Diez B. Roggisch wrote:
> Adam Powell schrieb:
>> Hi!
>> I have seemingly simple problem, which no doubt someone out there has
>> already solved, but I'm stumped. Imagine I have a dictionary like
>> below, in which the keys are parent nodes and the values are a list of
>> children nodes.
>>
>> dict = { 0: [1, 2], 1: [3], 2: [6], 3: [4,7], 4: [5,8], 8: [9] }
>>
>> Is there an obvious way to produce a nested tree format for this
>> dictionary, like this:
>>
>> [ 0 [ 1 [ 3 [ 4 [ 5 , 8 [ 9 ] ] , 7 ] ] , 2 [ 6 ]  ]
>>
>> Thanks for any help,
> 
> d = { 0: [1, 2], 1: [3], 2: [6], 3: [4,7], 4: [5,8], 8: [9] }
> 
> nodelists = dict((node ,[node, []]) for node in d.keys())
> 
> for node, children in d.iteritems():
>     for child in children:
>         nodelists[node][1].extend(nodelists.setdefault(child, [child]))
> 
> print nodelists[0]
> 
> 
> Two remarks:
> 
>  - don't use "dict" as name for a dictionary - look at the above code 
> *why* not...
> 
>  - the code assumes that 0 is the root. if that wouldn't be the case, 
> you need to search for the root node. I've got an idea - you to?
> 
> Diez

    Not quite. That gets you

     [0, [1, [3, [4, [5, 8, [9]], 7]], 2, [6]]]
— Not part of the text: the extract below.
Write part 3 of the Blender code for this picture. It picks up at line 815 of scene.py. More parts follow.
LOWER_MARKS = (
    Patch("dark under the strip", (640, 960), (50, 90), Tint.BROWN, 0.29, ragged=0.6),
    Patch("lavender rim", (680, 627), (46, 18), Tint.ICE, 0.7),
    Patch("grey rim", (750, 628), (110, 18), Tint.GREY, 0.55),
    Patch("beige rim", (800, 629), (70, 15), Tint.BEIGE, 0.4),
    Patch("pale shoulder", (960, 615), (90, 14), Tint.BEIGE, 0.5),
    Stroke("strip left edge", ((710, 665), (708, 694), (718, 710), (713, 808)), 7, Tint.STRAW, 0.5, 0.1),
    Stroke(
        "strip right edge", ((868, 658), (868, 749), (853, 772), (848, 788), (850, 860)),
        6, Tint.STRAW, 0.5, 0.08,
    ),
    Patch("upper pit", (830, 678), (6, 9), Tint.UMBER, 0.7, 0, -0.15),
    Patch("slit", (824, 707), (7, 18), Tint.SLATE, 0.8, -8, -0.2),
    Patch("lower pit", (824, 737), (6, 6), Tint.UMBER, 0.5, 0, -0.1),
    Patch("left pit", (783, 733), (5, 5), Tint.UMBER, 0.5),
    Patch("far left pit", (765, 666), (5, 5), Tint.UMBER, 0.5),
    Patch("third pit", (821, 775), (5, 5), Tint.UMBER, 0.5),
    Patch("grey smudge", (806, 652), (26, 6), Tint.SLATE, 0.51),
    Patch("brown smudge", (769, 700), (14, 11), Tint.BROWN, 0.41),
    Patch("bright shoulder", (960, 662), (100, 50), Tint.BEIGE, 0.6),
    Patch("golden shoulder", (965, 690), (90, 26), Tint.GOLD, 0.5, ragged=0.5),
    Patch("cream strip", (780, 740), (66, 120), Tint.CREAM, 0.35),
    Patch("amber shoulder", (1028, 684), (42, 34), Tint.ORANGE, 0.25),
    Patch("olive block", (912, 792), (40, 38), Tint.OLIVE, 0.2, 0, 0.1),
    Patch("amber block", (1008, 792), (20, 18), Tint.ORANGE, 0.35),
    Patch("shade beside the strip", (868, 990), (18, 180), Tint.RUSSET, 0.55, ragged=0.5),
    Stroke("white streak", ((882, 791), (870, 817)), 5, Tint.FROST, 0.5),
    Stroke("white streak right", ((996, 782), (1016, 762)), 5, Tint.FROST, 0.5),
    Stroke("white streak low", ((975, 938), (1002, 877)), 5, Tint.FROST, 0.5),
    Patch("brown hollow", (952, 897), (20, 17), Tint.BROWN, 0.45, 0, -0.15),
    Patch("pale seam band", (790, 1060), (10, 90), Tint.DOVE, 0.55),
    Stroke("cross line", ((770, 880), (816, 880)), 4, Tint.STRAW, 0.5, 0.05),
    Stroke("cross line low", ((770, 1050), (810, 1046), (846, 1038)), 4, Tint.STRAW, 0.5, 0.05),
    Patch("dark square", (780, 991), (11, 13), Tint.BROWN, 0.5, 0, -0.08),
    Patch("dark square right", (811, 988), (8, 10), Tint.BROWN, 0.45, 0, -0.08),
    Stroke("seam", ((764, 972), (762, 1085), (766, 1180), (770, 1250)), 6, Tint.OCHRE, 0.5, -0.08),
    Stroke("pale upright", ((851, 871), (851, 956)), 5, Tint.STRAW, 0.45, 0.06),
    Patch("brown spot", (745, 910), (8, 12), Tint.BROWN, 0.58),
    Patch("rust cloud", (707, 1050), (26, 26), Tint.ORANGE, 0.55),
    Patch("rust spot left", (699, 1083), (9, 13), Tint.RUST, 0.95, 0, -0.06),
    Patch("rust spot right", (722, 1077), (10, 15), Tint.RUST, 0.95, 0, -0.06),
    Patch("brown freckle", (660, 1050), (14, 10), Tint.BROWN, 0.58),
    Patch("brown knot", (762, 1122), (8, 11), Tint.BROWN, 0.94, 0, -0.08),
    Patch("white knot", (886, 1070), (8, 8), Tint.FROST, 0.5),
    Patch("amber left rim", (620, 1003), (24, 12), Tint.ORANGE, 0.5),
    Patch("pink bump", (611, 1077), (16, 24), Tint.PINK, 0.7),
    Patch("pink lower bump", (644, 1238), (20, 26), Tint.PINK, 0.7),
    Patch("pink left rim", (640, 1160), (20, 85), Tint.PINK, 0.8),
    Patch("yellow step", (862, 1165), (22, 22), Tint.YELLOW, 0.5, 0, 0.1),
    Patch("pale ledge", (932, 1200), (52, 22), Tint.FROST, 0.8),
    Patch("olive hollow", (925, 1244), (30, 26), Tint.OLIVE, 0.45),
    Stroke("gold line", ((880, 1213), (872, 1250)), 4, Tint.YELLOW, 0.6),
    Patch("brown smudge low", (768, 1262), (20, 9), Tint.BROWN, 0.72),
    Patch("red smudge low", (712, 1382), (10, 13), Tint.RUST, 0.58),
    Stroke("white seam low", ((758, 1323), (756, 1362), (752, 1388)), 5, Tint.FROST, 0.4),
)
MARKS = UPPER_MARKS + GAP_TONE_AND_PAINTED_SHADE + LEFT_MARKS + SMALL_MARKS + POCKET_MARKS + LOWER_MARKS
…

which probably isn't what you want.  Note that the children of 0 are

	1, [3, [4, [5, 8, [9]], 7]],
	2,
	[6]

which probably isn't what was desired.
You probably want

	[0, [1, [3, [4, [5], [8, [9]]], [7]]], [2, [6]]]

so that each list is [node, [children]]. 	
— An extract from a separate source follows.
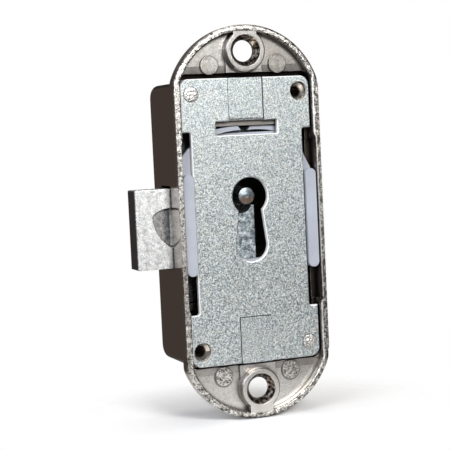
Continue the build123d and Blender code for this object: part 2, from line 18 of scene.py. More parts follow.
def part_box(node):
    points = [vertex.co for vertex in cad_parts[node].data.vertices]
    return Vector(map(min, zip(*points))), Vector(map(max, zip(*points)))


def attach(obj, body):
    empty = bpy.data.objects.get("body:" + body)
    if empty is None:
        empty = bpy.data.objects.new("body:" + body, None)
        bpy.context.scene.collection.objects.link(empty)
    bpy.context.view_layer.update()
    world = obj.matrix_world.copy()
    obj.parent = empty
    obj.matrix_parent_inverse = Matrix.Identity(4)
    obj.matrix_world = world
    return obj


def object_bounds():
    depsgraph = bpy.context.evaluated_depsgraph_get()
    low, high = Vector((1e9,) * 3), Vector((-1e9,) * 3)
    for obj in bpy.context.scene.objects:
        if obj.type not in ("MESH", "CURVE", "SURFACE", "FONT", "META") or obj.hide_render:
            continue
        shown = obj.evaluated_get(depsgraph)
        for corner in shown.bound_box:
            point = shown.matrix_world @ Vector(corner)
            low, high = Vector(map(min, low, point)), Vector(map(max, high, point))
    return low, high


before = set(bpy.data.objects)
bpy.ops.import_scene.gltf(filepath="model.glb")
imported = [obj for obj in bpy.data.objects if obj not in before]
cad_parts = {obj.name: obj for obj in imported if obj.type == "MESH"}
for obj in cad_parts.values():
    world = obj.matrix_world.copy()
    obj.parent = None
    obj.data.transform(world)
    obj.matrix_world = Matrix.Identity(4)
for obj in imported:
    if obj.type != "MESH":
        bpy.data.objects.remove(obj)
CAD_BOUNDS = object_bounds()
CASING_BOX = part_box("casing")
PLATE_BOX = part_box("cover_plate")
PIN_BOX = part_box("drill_pin")

LOG = logging.getLogger("cupboard_lock")

MM = 0.001
HALF_WIDTH = CASING_BOX[1].x / MM
CASE_DEPTH = CASING_BOX[1].y / MM
PIN_TIP = PIN_BOX[0].y / MM
PIN_MIDDLE = (PIN_BOX[0].z + PIN_BOX[1].z) / 2 / MM
# The X and Z of a screw hole, in millimetres.
SCREW_PLACE = (0.0, 33.1)
# The peened posts stand this far inside the plate's side and its end.
HEAD_X = PLATE_BOX[1].x - 2.17 * MM
HEAD_Z = PLATE_BOX[1].z - 2.99 * MM

# Where a mask starts to change and where it has changed, in the unit of the value that it follows.
Fade = tuple[float, float]
# The places and the hex colours of a ramp.
Stops = tuple[tuple[float, str], ...]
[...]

The original poster wanted

	[ 0 [ 1 [ 3 [ 4 [ 5 , 8 [ 9 ] ] , 7 ] ] , 2 [ 6 ]  ]

but that's not a meaningful Python list expression.

Try this recursive form:

d = { 0: [1, 2], 1: [3], 2: [6], 3: [4,7], 4: [5,8], 8: [9] }

def getsubtree(d, node) :
	if d.has_key(node) :
	    return([node] + [getsubtree(d,child) for child in d[node]])
	else :
	    return([node])

getsubtree(d,min(d.keys())) # smallest node is assumed to be the root
				
					John Nagle